Although we’ve saved link building until last, that does not mean it is the least important. In fact, links and domain authority gained from building links is one of the most influential factors in Google’s algorithm.

That said, it is important to have your basics in place first, before you attempt to gain links, as no one will want to link to a low-quality piece of content on a low-quality site that looks untrustworthy.

If you’ve started link building, or are just about to, follow these checks to make sure you build the right links in the right way.

Competitor research

Without looking at what your competitors are doing, how will you be able to compete with them for the top rankings?
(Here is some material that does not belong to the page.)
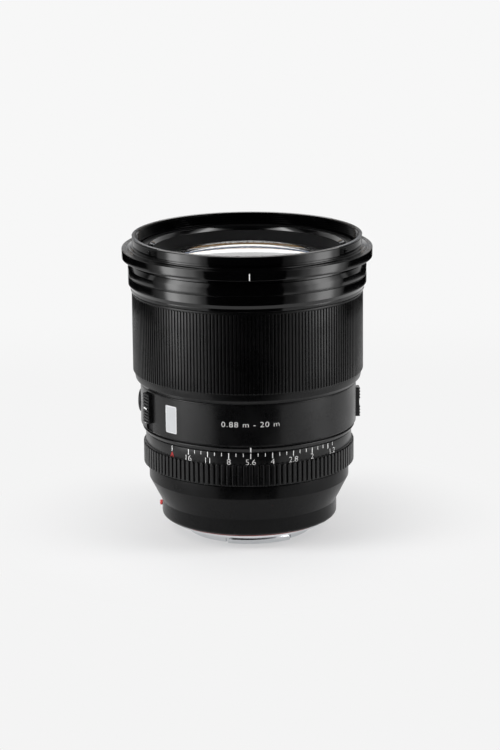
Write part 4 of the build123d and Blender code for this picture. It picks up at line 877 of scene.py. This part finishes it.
rear_outline = soften([
    (22.7, REAR_LOW, 0),
    (REAR_RADIUS, REAR_LOW, 1.6),
    (REAR_RADIUS, 10.9, 0.3),
    (REAR_TOP, 19.3, 0.35),
    (REAR_TOP, REAR_HIGH, 0.2),
    (33.4, REAR_HIGH, 0),
    (33.4, 18.0, 0),
    (31.4, 18.0, 0),
    (31.4, 14.44, 0),
    (28.9, 10.9, 0),
    (28.9, 7.2, 0),
    (22.7, 7.2, 0),
], 6)
# The rear barrel takes the satin's painted-shade copy, darker and less shiny
new_piece("rear_barrel_body", lathe("rear_barrel_body", rear_outline, 480), paint=shaded_rear_black,
          stands_for=("rear_barrel",))

BEAD_RADIUS, BEAD_HALF, BEAD_ANGLE, BEAD_Z = 0.92, 0.9, -92.0, 8.5
bead = drum([(0, -BEAD_HALF, 0), (BEAD_RADIUS, -BEAD_HALF, 0), (BEAD_RADIUS, BEAD_HALF, 0.85),
             (0, BEAD_HALF, 0)], 48)
new_piece("mount_bead_dome", placed(bead, BEAD_ANGLE, REAR_RADIUS, BEAD_Z), paint=red_bead,
          stands_for=("mount_index_bead",))

# Front glass

GLASS_TOP = 98.6


def bulge_at(radius, rim, bulge):
    """Height of a round glass face above its rim; a negative bulge makes it hollow."""
    sphere = (rim**2 + bulge**2) / (2 * abs(bulge))
    return bulge - copysign(sphere - sqrt(sphere**2 - radius**2), bulge)


def glass_mesh(name, rim, low, edge, back, front, steps=48):
    """Glass element; back and front are how far its faces bulge out."""
    across = [rim * (1 - step / steps) for step in range(steps + 1)]
    upper = [(radius, low + edge + bulge_at(radius, rim, front)) for radius in across]
    lower = [(radius, low - bulge_at(radius, rim, back)) for radius in reversed(across)]
    return lathe(name, upper + lower, 240)


for name, rim, seat, edge, back, front, coating in (
    ("front_element", 32.6, 4.5, 2.2, -3.2, 4.1, front_coating),
    ("second_element", 31.2, 10.4, 2.2, -4.0, 4.6, amber_coating),
):
    piece = glass_mesh(f"{name}_polished", rim, GLASS_TOP - seat, edge, back, front)
    new_piece(f"{name}_polished", piece, paint=coating, stands_for=(name,))

# Materials of the CAD nodes that stay; the nodes that pieces stand for aren't shown and take satin

NODE_PAINT = {
    "bayonet_mount": chrome,
    "mount_gasket": red_rubber,
    "mount_screws": steel,
    "contact_block": black_plastic,
    "contact_pins": gold,
    "rear_baffle": inner_black,
    "circuit_board": board_green,
    "circuit_board_screws": steel,
    "chassis_barrel": inner_black,
    "mode_switch_plate": black_plastic,
    "click_switch_plate": black_plastic,
    "switch_board": board_amber,
    "front_lens_cell": inner_black,
    "iris_base_plate": inner_black,
    "iris_drive_ring": black_plastic,
    "iris_cover_plate": inner_black,
    "iris_motor": motor_shell,
    "focus_cell": inner_black,
    "focus_retaining_ring": inner_black,
    "focus_nut": brass,
    "focus_motor": motor_shell,
    "lead_screw": steel,
    "guide_rods": steel,
    "rear_cell": inner_black,
    "rear_retaining_ring": inner_black,
    "third_fourth_elements": blue_coating,
    "fifth_element": green_coating,
    "sixth_seventh_elements": amber_coating,
    "eighth_element": blue_coating,
    "ninth_element": green_coating,
    "tenth_eleventh_elements": amber_coating,
    "twelfth_thirteenth_elements": blue_coating,
    "fourteenth_fifteenth_elements": green_coating,
    "sixteenth_element": blue_coating,
}
for name, node in nodes.items():
    paint = blade_black if name.startswith("iris_blade") else NODE_PAINT.get(name, satin)
    for holder in node.material_slots:
        holder.material = paint

# Floor and backdrop

FLOOR_HALF, FLOOR_Z = 3000, -0.1
FADE_START, FADE_END = 30, 100
BEHIND_START, BEHIND_END = 200, 340
SEEN_NEAR, SEEN_FAR, SEEN_CEILING = 0.905, 0.93, 0.02
WORLD_LIGHT = (0.47, 0.47, 0.475, 1)


def grey(level):
    """Colour of one level."""
    return (level, level, level)


def seen_rays(tree):
    """1 for the rays that show the backdrop, straight or in metal and glass."""
    path = add_node(tree, "ShaderNodeLightPath")
    clear = calc(tree, "MAXIMUM", path.outputs["Is Glossy Ray"], path.outputs["Is Transmission Ray"])
    return calc(tree, "MAXIMUM", path.outputs["Is Camera Ray"], clear)


def floor_paper():
    """Pale floor that takes the shadow near the lens and fades into the plain backdrop further out."""
    made, tree, body = new_material("pale_floor")
    where = object_place(tree)
    tree.links.new(tinted(tree, noise(tree, where, 60.0), (0.77, 0.77, 0.775), (0.79, 0.79, 0.795)),
                   body.inputs["Base Color"])
    tree.links.new(bumped(tree, noise(tree, where, 0.6), 0.004), body.inputs["Normal"])
    body.inputs["Roughness"].default_value = 0.30
    body.inputs["Specular IOR Level"].default_value = 0.0
    glow = add_node(tree, "ShaderNodeEmission")
    behind = share_of(tree, split(tree, where)["Y"], BEHIND_START * MM, BEHIND_END * MM)
    tree.links.new(tinted(tree, behind, grey(SEEN_NEAR), grey(SEEN_FAR)), glow.inputs["Color"])
    fade = share_of(tree, measured(tree, where), FADE_START * MM, FADE_END * MM, 0.40, 1.0)
    blend = add_node(tree, "ShaderNodeMixShader")
    tree.links.new(calc(tree, "MULTIPLY", seen_rays(tree), fade), blend.inputs["Fac"])
    tree.links.new(body.outputs[0], blend.inputs[1])
    tree.links.new(glow.outputs[0], blend.inputs[2])
    tree.links.new(blend.outputs[0], tree.nodes["Material Output"].inputs["Surface"])
    return made


half = FLOOR_HALF * MM
floor_corners = [(-half, -half, 0), (half, -half, 0), (half, half, 0), (-half, half, 0)]
floor_mesh = bpy.data.meshes.new("floor")
floor_mesh.from_pydata(floor_corners, [], [(0, 1, 2, 3)])
floor_mesh.materials.append(floor_paper())
floor = bpy.data.objects.new("floor", floor_mesh)
floor.location.z = FLOOR_Z * MM
bpy.context.scene.collection.objects.link(floor)

# White all round near the horizon, with a dark ceiling for the rays that show the backdrop
world = bpy.data.worlds.new("studio")
bpy.context.scene.world = world
world.use_nodes = True
sky = world.node_tree
direction = split(sky, add_node(sky, "ShaderNodeTexCoord").outputs["Generated"])
ceiling = share_of(sky, direction["Z"], 0.50, 0.70)
mix = add_node(sky, "ShaderNodeMix", data_type="RGBA")
sky.links.new(seen_rays(sky), mix.inputs["Factor"])
mix.inputs[MIX_A].default_value = WORLD_LIGHT
sky.links.new(tinted(sky, ceiling, grey(SEEN_FAR), grey(SEEN_CEILING)), mix.inputs[MIX_B])
sky.links.new(mix.outputs[MIX_RESULT], sky.nodes["Background"].inputs["Color"])
sky.nodes["Background"].inputs["Strength"].default_value = 1.0

# Lights, cards and bands round the lens


def curved_screen(name, distance, start, end, low, high, paint):
    """Upright curved screen round the lens that the camera doesn't see."""
    steps = 24
    verts = []
    for step in range(steps + 1):
        turn = radians(start + (end - start) * step / steps)
        for height in (low, high):
            verts.append(Vector((distance * sin(turn), -distance * cos(turn), height)) * MM)
    faces = [(2 * step, 2 * step + 2, 2 * step + 3, 2 * step + 1) for step in range(steps)]
    mesh = bpy.data.meshes.new(name)
    mesh.from_pydata(verts, [], faces)
    mesh.materials.append(paint)
    screen = bpy.data.objects.new(name, mesh)
    bpy.context.scene.collection.objects.link(screen)
    screen.visible_camera = False
    return screen


def glowing(name):
    """Material that only gives light, with its node tree and its shader."""
    made, tree, body = new_material(name)
    tree.nodes.remove(body)
    lamp = add_node(tree, "ShaderNodeEmission")
    tree.links.new(lamp.outputs[0], tree.nodes["Material Output"].inputs["Surface"])
    return made, tree, lamp


def softbox(name, radiance, levels):
    """Light with a level at each angle round the lens, counted from the index line either way."""
    made, tree, lamp = glowing(name)
    place = split(tree, object_place(tree))
    front = calc(tree, "MULTIPLY", place["Y"], -1.0)
    turned = calc(tree, "ABSOLUTE", calc(tree, "ARCTAN2", place["X"], front))
    ramp = add_node(tree, "ShaderNodeValToRGB")
    ramp.color_ramp.interpolation = "EASE"
    tree.links.new(calc(tree, "DIVIDE", turned, pi), ramp.inputs["Fac"])
    stops = ramp.color_ramp.elements
    while len(stops) < len(levels):
        stops.new(0.5)
    for stop, (angle, level) in zip(stops, levels):
        stop.position = angle / 180
        stop.color = (*grey(level), 1)
    tree.links.new(ramp.outputs["Color"], lamp.inputs["Color"])
    lamp.inputs["Strength"].default_value = radiance
    return made


def gel(name, color):
    """Plain glowing cloth."""
    made, tree, lamp = glowing(name)
    lamp.inputs["Color"].default_value = (*color, 1)
    return made


LEFT_LEVELS = ((36, 0.03), (41, 0.10), (51, 0.36), (61, 0.62), (70, 1.0), (76, 0.9), (83, 0.10),
               (98, 0.03))
RIGHT_LEVELS = ((25, 0.01), (41, 0.04), (51, 0.16), (60, 0.42), (70, 0.85), (78, 0.8), (88, 0.2),
                (98, 0.04))
BACK_LEVELS = ((108, 0.0), (128, 0.35), (150, 0.6), (168, 1.0), (180, 1.0))
curved_screen("left_panel", 320, -36, -98, 0, 760, softbox("left_light", 7.5, LEFT_LEVELS))
curved_screen("right_panel", 320, 25, 98, 0, 760, softbox("right_light", 6.5, RIGHT_LEVELS))
curved_screen("back_panel", 620, 108, 252, 150, 620, softbox("back_light", 2.0, BACK_LEVELS))

# Black cards keep the pale floor out of the glossy sides, before the lens and behind it on both sides
black_cloth = new_material("black_cloth")[0]
weave = black_cloth.node_tree.nodes["Principled BSDF"]
weave.inputs["Base Color"].default_value = (0.001, 0.001, 0.001, 1)
weave.inputs["Specular IOR Level"].default_value = 0.0
for name, distance, start, end, high in (
    ("front_card", 80, -30, 25, 420),
    ("left_card", 380, -97, -160, 110),
    ("right_card", 380, 97, 160, 110),
):
    card = curved_screen(name, distance, start, end, 0, high, black_cloth)
    card.visible_diffuse = False
    card.visible_shadow = False
    card.visible_transmission = False

# Thin bands before the back panel show in the front glass as fine coloured arcs
for name, low, high, cloth in (
    ("blue_band", 216, 227, gel("blue_gel", (0.30, 0.36, 0.48))),
    ("dark_band", 227, 243, black_cloth),
    ("amber_band", 247, 260, gel("amber_gel", (0.75, 0.46, 0.20))),
):
    band = curved_screen(name, 600, 150, 210, low, high, cloth)
    band.visible_diffuse = False
    band.visible_shadow = False

# Camera

CAMERA_AZIMUTH, CAMERA_ELEVATION, CAMERA_DISTANCE, CAMERA_ROLL = -1.0, 14.0, 1050.0, 0.53
AIM_HEIGHT, AIM_SIDE = 54.6, 0.64

camera_data = bpy.data.cameras.new("camera")
camera = bpy.data.objects.new("camera", camera_data)
bpy.context.scene.collection.objects.link(camera)
bpy.context.scene.camera = camera
camera_data.lens = 144.1
camera_data.clip_start = 50 * MM
camera_data.clip_end = 20000 * MM
turn = radians(CAMERA_AZIMUTH)
rise = radians(CAMERA_ELEVATION)
away = Vector((sin(turn) * cos(rise), -cos(turn) * cos(rise), sin(rise)))
right = Vector((cos(turn), sin(turn), 0))
aim = (Vector((0, 0, AIM_HEIGHT)) + right * AIM_SIDE) * MM
camera.location = aim + away * CAMERA_DISTANCE * MM
camera.rotation_mode = "QUATERNION"
look = (-away).to_track_quat("-Z", "Y")
camera.rotation_quaternion = look @ Matrix.Rotation(radians(-CAMERA_ROLL), 4, "Z").to_quaternion()

bpy.context.scene.view_settings.view_transform = "Standard"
We recommend starting this process by looking into your competitor’s links and seeing where they have gained links from and how.

Link gap analysis

Now you’ve identified your competitors and where they are gaining links from, you can create a link intersect to see where you are missing links, where more than one of your competitors has one.

This enables you to identify warm link leads; if a site has already linked to two or three of your competitors, you have a better change of gaining a link from them to your site.

Convert existing brand mentions

A quick win in terms of link building – if your company has been mentioned on a website but not linked to, you should reach out to the publisher and request a link within the content that mentions you.

The worst thing they can do is say no, so you’ve got nothing to lose but may end up gaining an extra link from it.

Generate new content ideas

Looking at how your competitors have gained links can give you some content ideas for your own site.

If you see that it is common for informational how-to guides on your competitors’ sites, chances are, they will work for you too.

Outreach

Before you start outreach, you need to identify relevant sites to your business offering that you want to aim to gain links from.

Again, you can use your competitor research and link gap analysis for this and find contact details for individuals to reach out to from these warm link leads.

This checklist is by no means exhaustive but it’s a good place to start if you’re looking to improve your SEO.